Angioplasty may replace bypass for more patients who are also receiving a new heart valve

The death rate during combination surgery to bypass clogged coronary arteries and simultaneously replace a heart valve in very sick patients can be as high as one in five, but a review of records of very sick patients who underwent balloon angioplasty, followed by heart valve replacement surgery, found only one death among 26 patients, according to a new study in the Jan. 4, 2005 issue of the Journal of the American College of Cardiology.

“This is one of the futures of cardiovascular interventions,” said John G. Byrne, M.D. “Our intuition was that it would be better, but we were surprised it was that much better. There was a predicted operative risk of 22 percent with the valve and bypass surgery, and we dropped that down to about 4 percent with the staged approach of angioplasty followed by valve replacement surgery.” With the aging of the population, more and more patients may present with disease of both the heart valves and coronary arteries, increasing the impact of these differing percentages.

Dr. Byrne performed the study with colleagues at Brigham and Women’s Hospital in Boston. He is now at Vanderbilt University Medical Center in Nashville.

The study involved a retrospective review of the medical records of 26 consecutive patients who underwent angioplasty followed by valve surgery from September 1997 to August 2003. The decision to use the two-stage “hybrid” approach was made by each patient’s cardiologist and surgeon. There was no control group in the study.

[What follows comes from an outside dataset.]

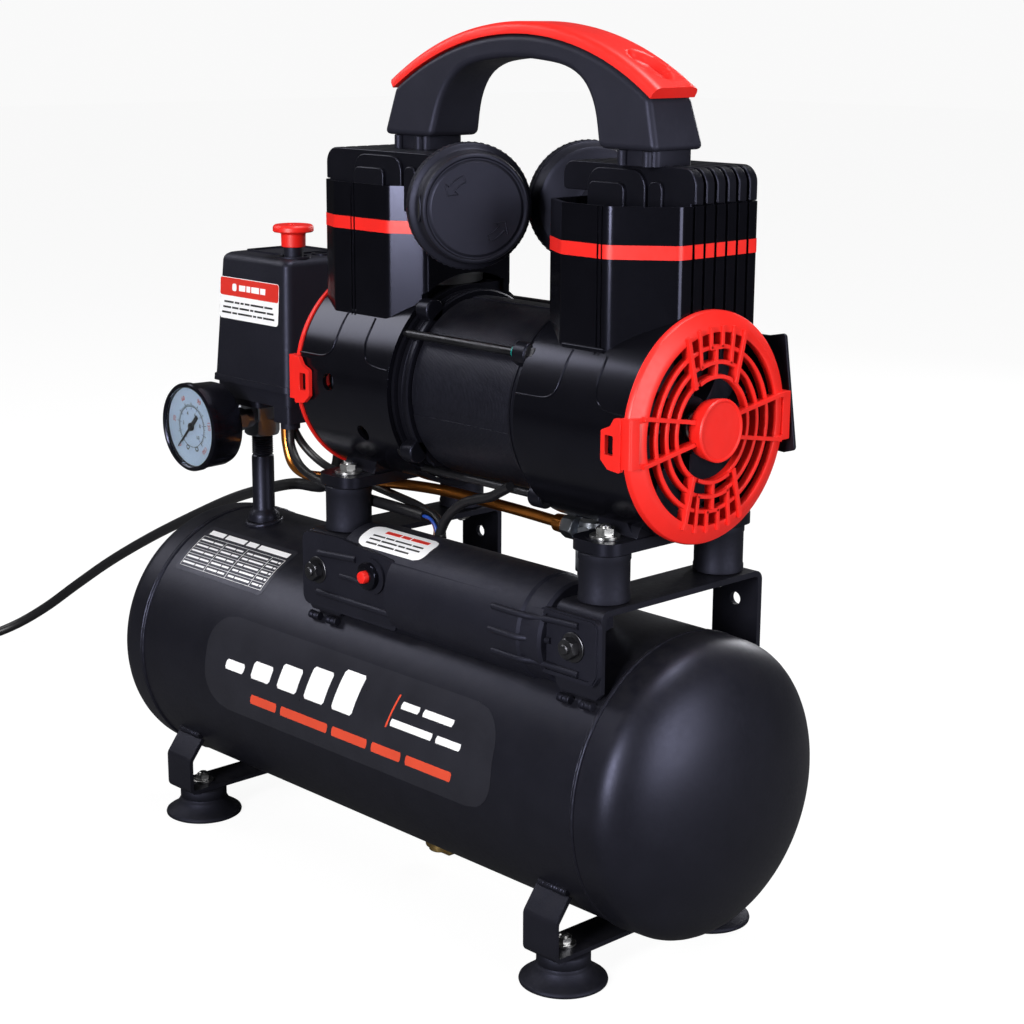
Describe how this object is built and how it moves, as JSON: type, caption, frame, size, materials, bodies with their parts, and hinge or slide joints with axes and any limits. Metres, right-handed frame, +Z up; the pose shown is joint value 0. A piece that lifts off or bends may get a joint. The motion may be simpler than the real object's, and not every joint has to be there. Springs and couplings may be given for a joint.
{
  "type": "air compressor",
  "caption": "Portable oil-free air compressor: twin-cylinder direct-drive motor pump on rubber mounts over a small horizontal tank, with pressure switch, gauge and arched carrying handle.",
  "frame": {"origin": "on the floor under the middle of the tank", "axes": "+X along the tank towards the right-hand fan, -Y the front with the gauge and the labels, +Z up"},
  "size_m": [0.8012, 0.2494, 0.4677],
  "materials": {
    "tank_paint": "satin black enamel",
    "frame_paint": "satin black enamel",
    "head_paint": "semi-gloss black",
    "gloss_black_plastic": "semi-gloss black",
    "black_plastic": "fine satin moulding",
    "handle_plastic": "satin moulding",
    "red_plastic": "satin red moulding",
    "rubber": "matte black rubber",
    "cord_rubber": "soft black sheath",
    "cast_aluminium": "as cast",
    "laminations": "black varnished laminations",
    "steel": "turned steel",
    "nickel_fittings": "nickel plate",
    "brass_fittings": "turned brass",
    "copper": "bright drawn copper",
    "capacitor_case": "pale moulded case",
    "needle_paint": "matte black"
  },
  "bodies": {
    "frame": {"tank": "tank_paint", "foot_strap_right": "frame_paint", "foot_strap_left": "frame_paint", "motor_saddle_right": "frame_paint", "motor_saddle_left": "frame_paint", "rubber_foot_front_right": "rubber", "rubber_foot_rear_right": "rubber", "rubber_foot_front_left": "rubber", "rubber_foot_rear_left": "rubber", "rubber_mount_front_right": "rubber", "rubber_mount_rear_right": "rubber", "rubber_mount_front_left": "rubber", "rubber_mount_rear_left": "rubber", "crankcase_right": "cast_aluminium", "crankcase_left": "cast_aluminium", "cylinder_sleeve_right": "cast_aluminium", "cylinder_sleeve_left": "cast_aluminium", "cylinder_head_right": "head_paint", "cylinder_head_left": "head_paint", "shroud_right": "gloss_black_plastic", "shroud_left": "gloss_black_plastic", "fan_guard_right": "red_plastic", "fan_guard_left": "red_plastic", "air_filter_base_right": "black_plastic", "air_filter_base_left": "black_plastic", "stator": "laminations", "handle_body": "handle_plastic", "handle_grip_cover": "red_plastic", "riser_pipe": "frame_paint", "port_manifold": "nickel_fittings", "gauge_case": "black_plastic", "safety_valve": "brass_fittings", "outlet_coupler": "nickel_fittings", "switch_cover": "black_plastic", "switch_base": "black_plastic", "check_valve": "nickel_fittings", "unloader_tube": "copper", "capacitor_cover": "black_plastic", "capacitor": "capacitor_case", "overload_protector": "black_plastic", "cord_strain_relief": "cord_rubber", "cord": "cord_rubber", "cord_coil": "cord_rubber", "plug": "cord_rubber"},
    "rotor": {"rotor_shaft": "steel", "rotor_core": "laminations", "crank_disc_right": "steel", "crank_disc_left": "steel", "cooling_fan_right": "black_plastic", "cooling_fan_left": "black_plastic"},
    "piston_right": {"piston_rod_right": "cast_aluminium"},
    "piston_left": {"piston_rod_left": "cast_aluminium"},
    "knob": {"switch_knob": "red_plastic"},
    "reset_button": {"overload_button": "red_plastic"},
    "needle": {"gauge_needle": "needle_paint"},
    "filter_cap_right": {"air_filter_cap_right": "black_plastic"},
    "filter_cap_left": {"air_filter_cap_left": "black_plastic"},
    "valve_ring": {"safety_valve_ring": "steel"},
    "coupler_collar": {"coupler_sleeve": "nickel_fittings"},
    "drain": {"drain_cock": "brass_fittings"}
  },
  "joints": [
    {"name": "rotor_spin", "type": "hinge", "parent": "frame", "child": "rotor", "pos_m": [0.069, 0, 0.28], "axis": [1, 0, 0], "continuous": true},
    {"name": "crank_pin_right", "type": "hinge", "parent": "rotor", "child": "piston_right", "pos_m": [0.149, 0, 0.286], "axis": [1, 0, 0], "continuous": true},
    {"name": "crank_pin_left", "type": "hinge", "parent": "rotor", "child": "piston_left", "pos_m": [-0.011, 0, 0.274], "axis": [1, 0, 0], "continuous": true},
    {"name": "knob_push", "type": "slide", "parent": "frame", "child": "knob", "axis": [0, 0, 1], "range_m": [-0.007, 0]},
    {"name": "reset_push", "type": "slide", "parent": "frame", "child": "reset_button", "axis": [0, 1, 0], "range_m": [0, 0.0025], "stiffness_N_per_m": 600},
    {"name": "needle_swing", "type": "hinge", "parent": "frame", "child": "needle", "pos_m": [-0.147, -0.061, 0.239], "axis": [0, 1, 0], "range_deg": [0, 270], "stiffness_Nm_per_rad": 0.0002},
    {"name": "filter_twist_right", "type": "hinge", "parent": "frame", "child": "filter_cap_right", "pos_m": [0.092, 0.024, 0.3775], "axis": [-0.866, 0.5, 0], "range_deg": [0, 25]},
    {"name": "filter_twist_left", "type": "hinge", "parent": "frame", "child": "filter_cap_left", "pos_m": [0.046, -0.024, 0.3775], "axis": [0.866, -0.5, 0], "range_deg": [0, 25]},
    {"name": "relief_pull", "type": "slide", "parent": "frame", "child": "valve_ring", "axis": [0, 1, 0], "range_m": [0, 0.003], "stiffness_N_per_m": 800},
    {"name": "coupler_slide", "type": "slide", "parent": "frame", "child": "coupler_collar", "axis": [1, 0, 0], "range_m": [0, 0.004], "stiffness_N_per_m": 700},
    {"name": "drain_turn", "type": "hinge", "parent": "frame", "child": "drain", "pos_m": [0, 0, 0.015], "axis": [0, 0, 1], "range_deg": [0, 360]}
  ],
  "couplings": [
    {"joint": "crank_pin_right", "follows": "rotor_spin", "ratio": -1},
    {"joint": "crank_pin_left", "follows": "rotor_spin", "ratio": -1}
  ]
}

The patients were very sick. Many had diabetes, lung disease, kidney failure or other health problems. Close to a third of them were on a ventilator, and more than 40 percent had just suffered a heart attack. Based on their clinical characteristics, the researchers predicted it was likely that more than one out of five would have died during conventional combination bypass and valve replacement surgery.

“However the study involved small numbers. If we had had one more death in the study group, the operative risk would have been 8 percent, instead of 4 percent; so the results must be kept in perspective, recognizing the small number of patients,” Dr. Byrne said.

Survival at one, three, and five years was 78 percent, 56 percent, and 44 percent, respectively. According to Dr. Byrne, these long-term survival rates are similar to those following conventional bypass and valve surgery. The patients in the study did suffer more bleeding and needed more transfusions than would have been expected with conventional surgery. Dr. Byrne pointed out that almost all of the patients were given stents to hold their coronary arteries open. He said that medication with clopidogrel (Plavix ®) to reduce the risk of blood clots forming in the stents probably contributed to increased bleeding during the valve surgery.

Dr. Byrne also emphasized that the patients in this study were far sicker than most patients who undergo bypass and valve surgery. Because the death rates would be very low for either technique among more typical patients, Dr. Byrne said he wouldn’t expect to see dramatically different death rates between the two groups. Nevertheless, he predicted further study might demonstrate better outcomes in terms of hospital stays and costs, pain and suffering.

“As angioplasty and stenting become better and better, I think we’ll be seeing more of these hybrid procedures in groups of patients that are not as high-risk, in moderate-risk groups and even in low-risk groups,” Dr. Byrne said.

At the time of the study, patients underwent angioplasty in cardiac catheterization laboratories; and then a few days later they underwent valve replacement surgery in an operating room. Some hospitals are already building hybrid procedure suites in order to do both procedures without having to wait or move the patient.

David S. Bach, M.D., at the University of Michigan in Ann Arbor, who was not connected with this study, noted that it was a retrospective look at only a small number of unusually sick patients.

“As a result, the estimated risk for combined surgery in this study was very high, which would have tended to exaggerate the benefit of the hybrid approach,” Dr. Bach said.

Nevertheless, he said the results suggest the hybrid approach is an attractive option for certain patients. He said it is already being applied more broadly.

“By extension, a similar staged approach may be reasonable in other, less high-risk, cases. At the University of Michigan, we employ such a staged approach for some patients in a non-emergent setting,” he said.